Allo stesso tempo, la nuova ondata di repressioni in Russia consolida lo storico fronte ostile a ogni possibile riavvicinamento europeo, che vede nella Polonia e nei paesi baltici i principali protagonisti, spesso e volentieri sostenuti da Washington come proprie pedine all’interno della UE. Questa incertezza nella politica estera europea è emersa anche da quanto avvenuto in seguito alla visita di “mister Pesc” Josep Borrell a Mosca dal 5 al 7 febbraio e ai colloqui con il ministro russo degli esteri Sergej Lavrov. Se durante la visita Borrell non si è sbilanciato a proposito di nuove sanzioni, questa volta personali, nei confronti di Mosca, una volta rientrato a Bruxelles l’alto rappresentante della diplomazia europea ha ventilato tale possibilità come risultato del prossimo vertice dei ministri degli esteri dei 27 paesi membri il 22 febbraio. Anche da parte russa vi sono stati segnali di certo non distensivi, come l’annuncio dell’espulsione di tre diplomatici in servizio presso l’ambasciata tedesca a Mosca e i consolati polacco e svedese a San Pietroburgo proprio durante la visita di Borrell: i tre sono accusati di aver preso parte alle manifestazioni non autorizzate.

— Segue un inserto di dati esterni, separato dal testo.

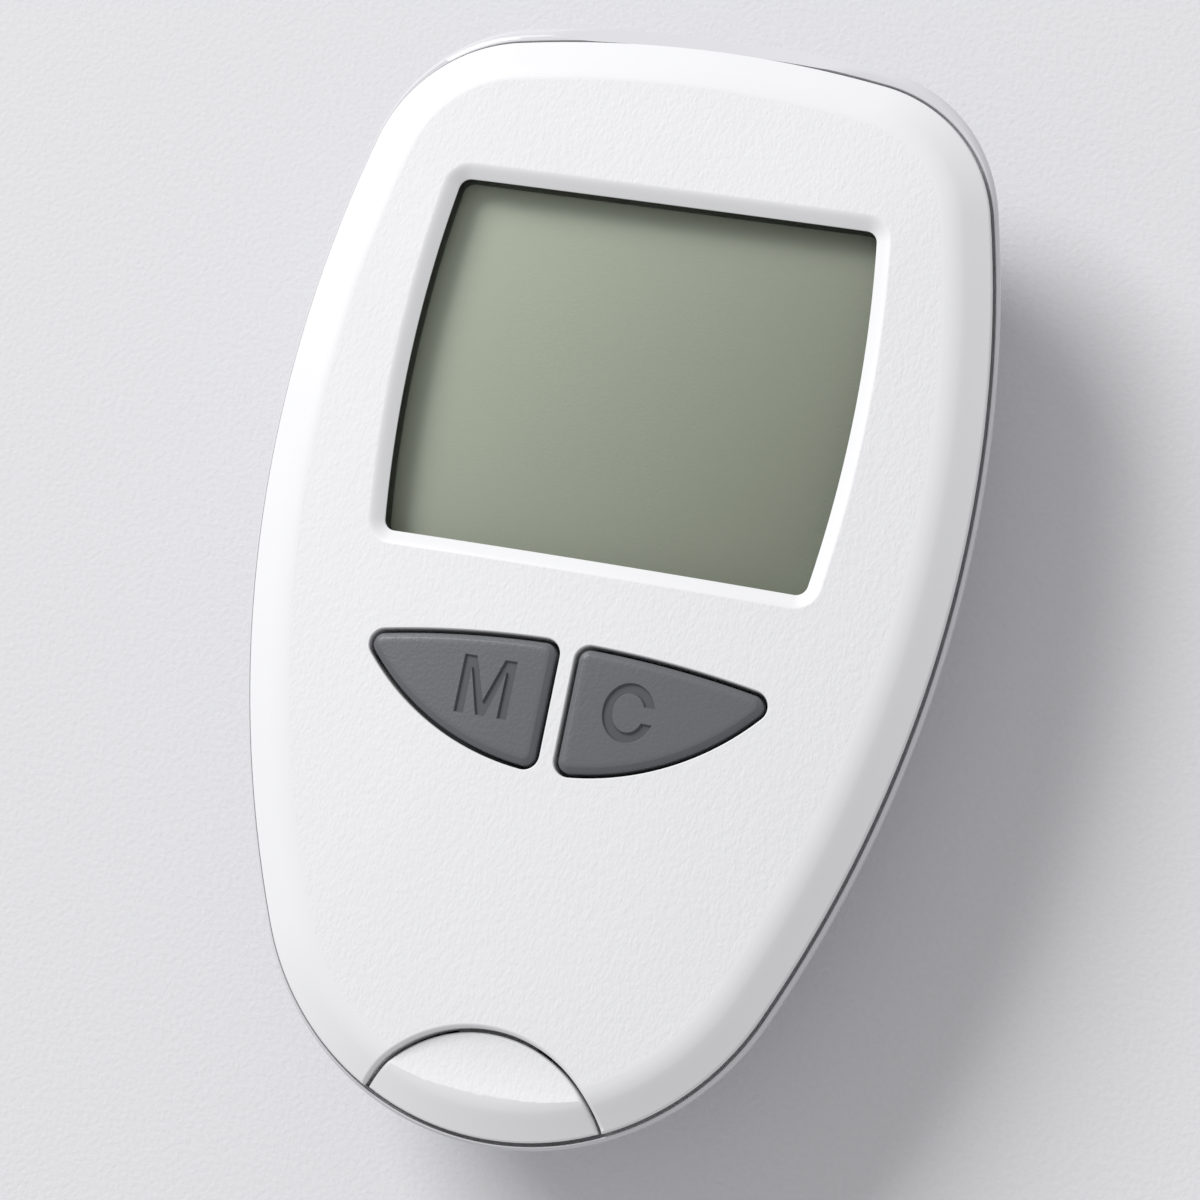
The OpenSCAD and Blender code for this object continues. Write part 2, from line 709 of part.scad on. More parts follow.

Si apre un nuovo periodo di incertezze tra Mosca e Bruxelles, dove si proverà a mantenere un fragilissimo equilibrio tra gli interessi dei paesi dell’Europa orientale, la Germania, e gli stati mediterranei nelle relazioni con la Russia. L’idea adombrata nei mesi scorsi di una gestione del dossier russo da parte di Berlino (con una parziale partecipazione francese), dettata anche dai grossi investimenti tedeschi e dal gas russo, sembrerebbe indebolita da un protagonismo ritrovato delle capitali baltiche e di Varsavia, probabilmente anche in vista di un maggior coinvolgimento statunitense in Europa. Vi sono però ancora tanti tavoli aperti, tra la Russia e l’Unione Europea: oltre alla questione energetica, ai problemi in Bielorussia, all’applicazione degli accordi di Minsk in Ucraina, vi è anche il vaccino, con la conferma dell’efficacia dello Sputnik-V e un suo possibile impiego in altri paesi del continente. Come e quanto le turbolenze interne russe condizioneranno questa partita complessiva, sarà oggetto di analisi e di non poche sorprese nei prossimi mesi.